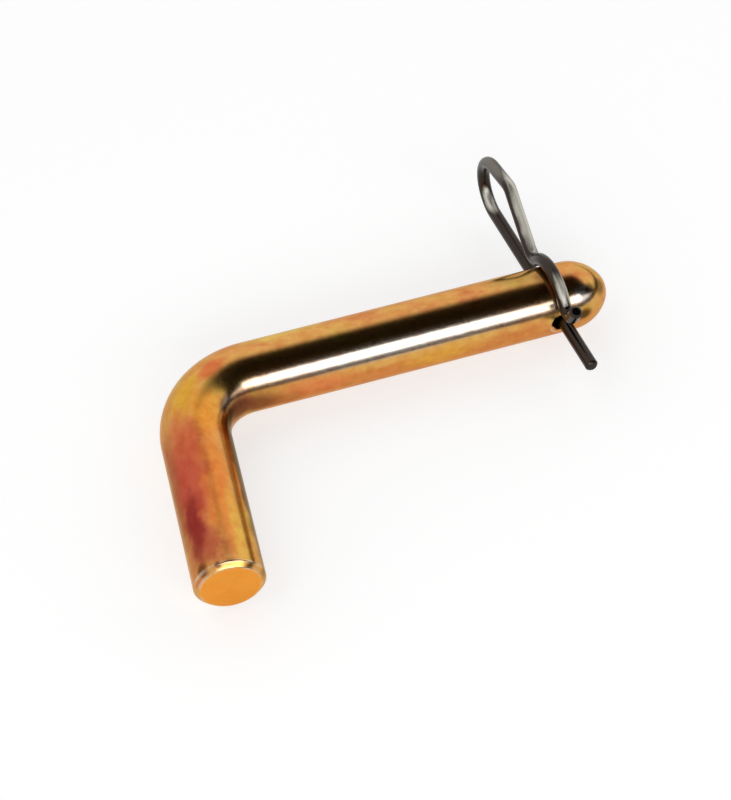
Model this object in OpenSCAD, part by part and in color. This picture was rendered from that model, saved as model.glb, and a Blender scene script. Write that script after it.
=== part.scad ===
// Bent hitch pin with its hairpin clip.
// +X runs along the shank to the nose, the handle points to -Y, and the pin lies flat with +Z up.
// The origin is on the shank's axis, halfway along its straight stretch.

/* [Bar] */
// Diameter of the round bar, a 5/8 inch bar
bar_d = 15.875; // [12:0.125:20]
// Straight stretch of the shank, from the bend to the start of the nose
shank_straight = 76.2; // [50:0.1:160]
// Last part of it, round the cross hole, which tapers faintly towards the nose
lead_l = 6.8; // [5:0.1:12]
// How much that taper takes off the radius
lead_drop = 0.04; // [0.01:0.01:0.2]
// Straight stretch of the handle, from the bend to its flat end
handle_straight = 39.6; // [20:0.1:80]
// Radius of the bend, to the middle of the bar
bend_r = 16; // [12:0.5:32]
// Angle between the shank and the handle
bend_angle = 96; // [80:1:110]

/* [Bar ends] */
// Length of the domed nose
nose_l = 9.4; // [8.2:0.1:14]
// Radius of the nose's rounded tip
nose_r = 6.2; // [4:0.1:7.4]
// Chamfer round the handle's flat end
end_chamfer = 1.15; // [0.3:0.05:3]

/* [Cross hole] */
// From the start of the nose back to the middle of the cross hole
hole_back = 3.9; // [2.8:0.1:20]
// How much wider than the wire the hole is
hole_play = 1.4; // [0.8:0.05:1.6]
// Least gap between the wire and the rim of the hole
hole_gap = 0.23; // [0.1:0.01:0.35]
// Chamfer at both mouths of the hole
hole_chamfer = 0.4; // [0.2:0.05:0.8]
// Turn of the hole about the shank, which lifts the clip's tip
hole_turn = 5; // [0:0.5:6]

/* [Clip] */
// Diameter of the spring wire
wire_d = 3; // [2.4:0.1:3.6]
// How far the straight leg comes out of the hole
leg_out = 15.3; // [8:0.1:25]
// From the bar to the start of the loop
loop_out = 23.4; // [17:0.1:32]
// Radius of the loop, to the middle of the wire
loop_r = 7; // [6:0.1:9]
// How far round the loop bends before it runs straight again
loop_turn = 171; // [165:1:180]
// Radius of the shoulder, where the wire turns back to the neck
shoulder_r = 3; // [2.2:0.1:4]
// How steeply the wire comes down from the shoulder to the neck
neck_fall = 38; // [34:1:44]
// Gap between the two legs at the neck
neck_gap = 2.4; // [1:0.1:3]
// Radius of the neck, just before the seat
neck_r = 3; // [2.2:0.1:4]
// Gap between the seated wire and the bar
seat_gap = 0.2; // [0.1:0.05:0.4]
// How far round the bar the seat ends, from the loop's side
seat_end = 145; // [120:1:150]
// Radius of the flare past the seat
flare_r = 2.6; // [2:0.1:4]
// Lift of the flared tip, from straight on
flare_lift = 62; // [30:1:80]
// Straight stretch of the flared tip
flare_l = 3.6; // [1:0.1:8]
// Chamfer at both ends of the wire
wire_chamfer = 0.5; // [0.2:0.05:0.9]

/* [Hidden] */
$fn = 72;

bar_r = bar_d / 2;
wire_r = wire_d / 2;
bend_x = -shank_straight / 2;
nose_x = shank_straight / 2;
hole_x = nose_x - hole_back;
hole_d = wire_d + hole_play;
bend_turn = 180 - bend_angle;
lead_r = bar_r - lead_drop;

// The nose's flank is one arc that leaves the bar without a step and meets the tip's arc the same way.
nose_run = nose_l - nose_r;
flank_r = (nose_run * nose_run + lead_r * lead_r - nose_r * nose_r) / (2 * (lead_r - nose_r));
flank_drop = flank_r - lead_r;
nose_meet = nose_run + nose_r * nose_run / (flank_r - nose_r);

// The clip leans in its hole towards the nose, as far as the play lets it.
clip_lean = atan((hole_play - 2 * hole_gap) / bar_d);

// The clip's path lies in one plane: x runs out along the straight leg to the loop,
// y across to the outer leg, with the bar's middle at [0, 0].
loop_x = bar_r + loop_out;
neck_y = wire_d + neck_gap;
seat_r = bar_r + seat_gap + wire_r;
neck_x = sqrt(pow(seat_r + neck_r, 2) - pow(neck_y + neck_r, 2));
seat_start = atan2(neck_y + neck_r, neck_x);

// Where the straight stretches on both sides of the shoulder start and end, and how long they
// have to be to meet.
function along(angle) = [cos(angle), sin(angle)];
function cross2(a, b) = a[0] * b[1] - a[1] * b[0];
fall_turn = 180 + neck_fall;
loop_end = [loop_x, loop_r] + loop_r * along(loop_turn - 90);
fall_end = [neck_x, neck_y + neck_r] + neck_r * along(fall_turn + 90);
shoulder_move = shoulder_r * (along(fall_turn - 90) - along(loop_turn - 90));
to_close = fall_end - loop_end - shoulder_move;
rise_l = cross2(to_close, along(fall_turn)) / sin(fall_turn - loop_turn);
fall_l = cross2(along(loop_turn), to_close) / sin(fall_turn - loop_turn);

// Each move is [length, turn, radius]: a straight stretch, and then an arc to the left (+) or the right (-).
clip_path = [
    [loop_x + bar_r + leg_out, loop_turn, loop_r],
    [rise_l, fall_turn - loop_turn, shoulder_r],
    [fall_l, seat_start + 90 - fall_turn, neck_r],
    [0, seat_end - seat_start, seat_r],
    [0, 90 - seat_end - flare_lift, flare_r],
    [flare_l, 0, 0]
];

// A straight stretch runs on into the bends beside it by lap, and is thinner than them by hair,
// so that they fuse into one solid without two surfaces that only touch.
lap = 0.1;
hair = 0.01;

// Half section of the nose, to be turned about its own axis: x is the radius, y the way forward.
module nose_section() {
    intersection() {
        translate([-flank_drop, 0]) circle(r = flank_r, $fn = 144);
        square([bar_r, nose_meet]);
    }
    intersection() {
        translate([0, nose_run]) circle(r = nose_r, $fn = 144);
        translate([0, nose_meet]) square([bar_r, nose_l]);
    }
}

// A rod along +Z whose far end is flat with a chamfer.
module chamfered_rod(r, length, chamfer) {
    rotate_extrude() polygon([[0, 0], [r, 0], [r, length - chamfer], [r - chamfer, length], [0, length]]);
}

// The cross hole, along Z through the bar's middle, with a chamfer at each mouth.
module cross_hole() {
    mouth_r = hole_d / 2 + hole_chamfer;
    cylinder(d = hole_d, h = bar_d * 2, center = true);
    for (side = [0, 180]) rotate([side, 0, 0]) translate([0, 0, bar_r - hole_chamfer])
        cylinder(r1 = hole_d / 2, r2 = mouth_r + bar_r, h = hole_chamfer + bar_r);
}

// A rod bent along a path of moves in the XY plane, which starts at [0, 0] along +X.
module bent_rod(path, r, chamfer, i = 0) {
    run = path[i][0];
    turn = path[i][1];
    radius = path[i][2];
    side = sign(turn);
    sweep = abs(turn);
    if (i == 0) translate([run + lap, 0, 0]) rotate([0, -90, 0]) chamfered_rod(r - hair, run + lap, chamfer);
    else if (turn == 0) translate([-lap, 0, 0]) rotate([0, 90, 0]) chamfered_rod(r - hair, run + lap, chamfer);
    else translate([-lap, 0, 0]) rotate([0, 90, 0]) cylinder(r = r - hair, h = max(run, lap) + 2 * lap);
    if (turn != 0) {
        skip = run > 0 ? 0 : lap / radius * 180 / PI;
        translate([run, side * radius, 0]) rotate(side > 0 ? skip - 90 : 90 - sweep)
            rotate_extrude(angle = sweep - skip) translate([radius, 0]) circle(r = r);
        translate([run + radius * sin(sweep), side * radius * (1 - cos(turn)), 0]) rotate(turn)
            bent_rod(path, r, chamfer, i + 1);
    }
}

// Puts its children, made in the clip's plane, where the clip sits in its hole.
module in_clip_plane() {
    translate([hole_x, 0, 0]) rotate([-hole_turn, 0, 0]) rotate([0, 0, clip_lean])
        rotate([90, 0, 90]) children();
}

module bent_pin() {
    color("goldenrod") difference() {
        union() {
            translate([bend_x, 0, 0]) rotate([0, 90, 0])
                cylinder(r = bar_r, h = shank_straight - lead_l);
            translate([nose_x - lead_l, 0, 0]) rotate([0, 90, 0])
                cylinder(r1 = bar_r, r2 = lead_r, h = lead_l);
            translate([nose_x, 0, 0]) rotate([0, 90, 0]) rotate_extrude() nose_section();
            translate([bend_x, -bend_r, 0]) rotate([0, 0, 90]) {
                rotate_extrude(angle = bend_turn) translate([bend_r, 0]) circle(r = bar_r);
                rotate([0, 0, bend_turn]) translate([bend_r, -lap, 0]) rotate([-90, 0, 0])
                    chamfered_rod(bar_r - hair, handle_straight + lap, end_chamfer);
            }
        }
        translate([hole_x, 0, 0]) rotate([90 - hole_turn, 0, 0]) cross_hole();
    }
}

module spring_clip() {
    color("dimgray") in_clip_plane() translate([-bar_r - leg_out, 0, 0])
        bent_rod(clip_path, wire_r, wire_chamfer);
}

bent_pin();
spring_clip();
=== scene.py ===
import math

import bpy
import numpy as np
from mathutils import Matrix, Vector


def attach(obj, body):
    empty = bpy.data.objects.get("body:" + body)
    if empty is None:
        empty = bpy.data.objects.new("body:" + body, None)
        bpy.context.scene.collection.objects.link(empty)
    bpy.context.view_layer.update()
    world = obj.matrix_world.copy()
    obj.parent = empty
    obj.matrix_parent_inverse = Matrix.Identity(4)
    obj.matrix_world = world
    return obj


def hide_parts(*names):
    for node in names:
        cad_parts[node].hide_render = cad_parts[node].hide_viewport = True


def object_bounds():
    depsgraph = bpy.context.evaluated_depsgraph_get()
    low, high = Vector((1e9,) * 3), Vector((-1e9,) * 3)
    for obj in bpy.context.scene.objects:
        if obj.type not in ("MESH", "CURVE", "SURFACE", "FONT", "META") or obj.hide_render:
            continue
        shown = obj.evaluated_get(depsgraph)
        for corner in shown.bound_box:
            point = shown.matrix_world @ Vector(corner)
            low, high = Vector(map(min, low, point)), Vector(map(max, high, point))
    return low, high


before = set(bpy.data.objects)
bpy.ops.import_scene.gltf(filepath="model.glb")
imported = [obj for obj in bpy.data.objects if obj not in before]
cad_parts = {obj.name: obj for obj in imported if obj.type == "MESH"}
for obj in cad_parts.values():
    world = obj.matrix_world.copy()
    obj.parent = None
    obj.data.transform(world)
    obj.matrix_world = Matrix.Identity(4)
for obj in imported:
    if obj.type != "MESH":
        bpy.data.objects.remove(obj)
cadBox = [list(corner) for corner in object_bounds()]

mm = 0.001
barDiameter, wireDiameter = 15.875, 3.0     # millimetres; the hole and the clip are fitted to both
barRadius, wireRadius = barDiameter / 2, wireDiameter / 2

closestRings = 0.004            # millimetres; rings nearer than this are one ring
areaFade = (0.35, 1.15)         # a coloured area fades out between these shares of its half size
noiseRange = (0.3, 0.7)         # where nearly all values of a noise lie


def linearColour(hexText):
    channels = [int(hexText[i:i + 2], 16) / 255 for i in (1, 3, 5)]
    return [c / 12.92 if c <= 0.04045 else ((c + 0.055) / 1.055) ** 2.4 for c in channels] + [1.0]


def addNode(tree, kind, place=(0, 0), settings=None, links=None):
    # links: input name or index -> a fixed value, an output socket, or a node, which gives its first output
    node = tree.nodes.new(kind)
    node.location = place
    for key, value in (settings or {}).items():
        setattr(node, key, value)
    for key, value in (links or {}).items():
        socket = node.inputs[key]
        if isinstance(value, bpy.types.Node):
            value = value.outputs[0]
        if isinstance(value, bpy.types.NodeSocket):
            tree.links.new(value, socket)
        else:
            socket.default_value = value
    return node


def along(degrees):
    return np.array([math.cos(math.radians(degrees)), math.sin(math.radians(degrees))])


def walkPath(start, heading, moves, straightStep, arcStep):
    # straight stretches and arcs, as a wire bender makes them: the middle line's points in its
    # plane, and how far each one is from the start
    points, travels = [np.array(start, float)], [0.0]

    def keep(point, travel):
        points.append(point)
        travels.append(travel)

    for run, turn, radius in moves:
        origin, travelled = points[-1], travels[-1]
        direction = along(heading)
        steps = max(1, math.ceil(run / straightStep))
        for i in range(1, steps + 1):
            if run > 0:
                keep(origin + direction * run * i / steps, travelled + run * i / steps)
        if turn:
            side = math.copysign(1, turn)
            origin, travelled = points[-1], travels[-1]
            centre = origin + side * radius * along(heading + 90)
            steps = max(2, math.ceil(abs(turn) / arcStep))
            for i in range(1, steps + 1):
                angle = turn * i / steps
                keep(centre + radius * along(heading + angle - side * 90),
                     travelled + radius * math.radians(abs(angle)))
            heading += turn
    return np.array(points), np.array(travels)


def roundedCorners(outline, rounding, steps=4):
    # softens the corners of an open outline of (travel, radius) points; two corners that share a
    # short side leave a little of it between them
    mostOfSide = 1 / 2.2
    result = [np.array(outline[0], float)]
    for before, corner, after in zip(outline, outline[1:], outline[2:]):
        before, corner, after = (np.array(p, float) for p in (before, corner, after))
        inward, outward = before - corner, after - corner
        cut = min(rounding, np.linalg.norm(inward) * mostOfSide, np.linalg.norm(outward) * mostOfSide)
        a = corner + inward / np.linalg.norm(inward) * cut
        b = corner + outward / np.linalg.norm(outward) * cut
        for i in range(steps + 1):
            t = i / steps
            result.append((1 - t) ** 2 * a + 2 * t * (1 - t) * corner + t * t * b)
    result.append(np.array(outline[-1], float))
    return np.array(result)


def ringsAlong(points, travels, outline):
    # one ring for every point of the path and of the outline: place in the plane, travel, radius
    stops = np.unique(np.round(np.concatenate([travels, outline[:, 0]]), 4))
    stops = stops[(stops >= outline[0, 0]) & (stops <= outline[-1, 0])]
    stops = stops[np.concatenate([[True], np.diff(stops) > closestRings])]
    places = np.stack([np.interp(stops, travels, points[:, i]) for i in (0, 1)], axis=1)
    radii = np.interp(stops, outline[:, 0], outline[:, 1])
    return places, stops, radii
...
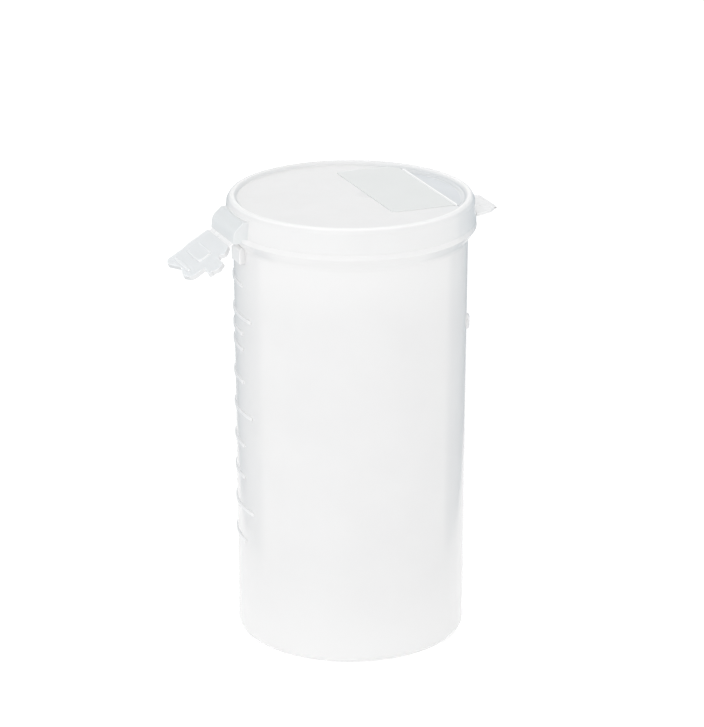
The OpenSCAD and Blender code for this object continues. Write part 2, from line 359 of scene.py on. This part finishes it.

### Required work
What do the lines above say from the one containing "translate([hole_x, 0, 0]) rotate([90" down to the one containing "cad_parts[node].hide_render = cad_parts[node].hide_viewport"? Return them exactly, both end lines included, and only them.

### Solution below
        translate([hole_x, 0, 0]) rotate([90 - hole_turn, 0, 0]) cross_hole();
    }
}

module spring_clip() {
    color("dimgray") in_clip_plane() translate([-bar_r - leg_out, 0, 0])
        bent_rod(clip_path, wire_r, wire_chamfer);
}

bent_pin();
spring_clip();
=== scene.py ===
import math

import bpy
import numpy as np
from mathutils import Matrix, Vector


def attach(obj, body):
    empty = bpy.data.objects.get("body:" + body)
    if empty is None:
        empty = bpy.data.objects.new("body:" + body, None)
        bpy.context.scene.collection.objects.link(empty)
    bpy.context.view_layer.update()
    world = obj.matrix_world.copy()
    obj.parent = empty
    obj.matrix_parent_inverse = Matrix.Identity(4)
    obj.matrix_world = world
    return obj


def hide_parts(*names):
    for node in names:
        cad_parts[node].hide_render = cad_parts[node].hide_viewport = True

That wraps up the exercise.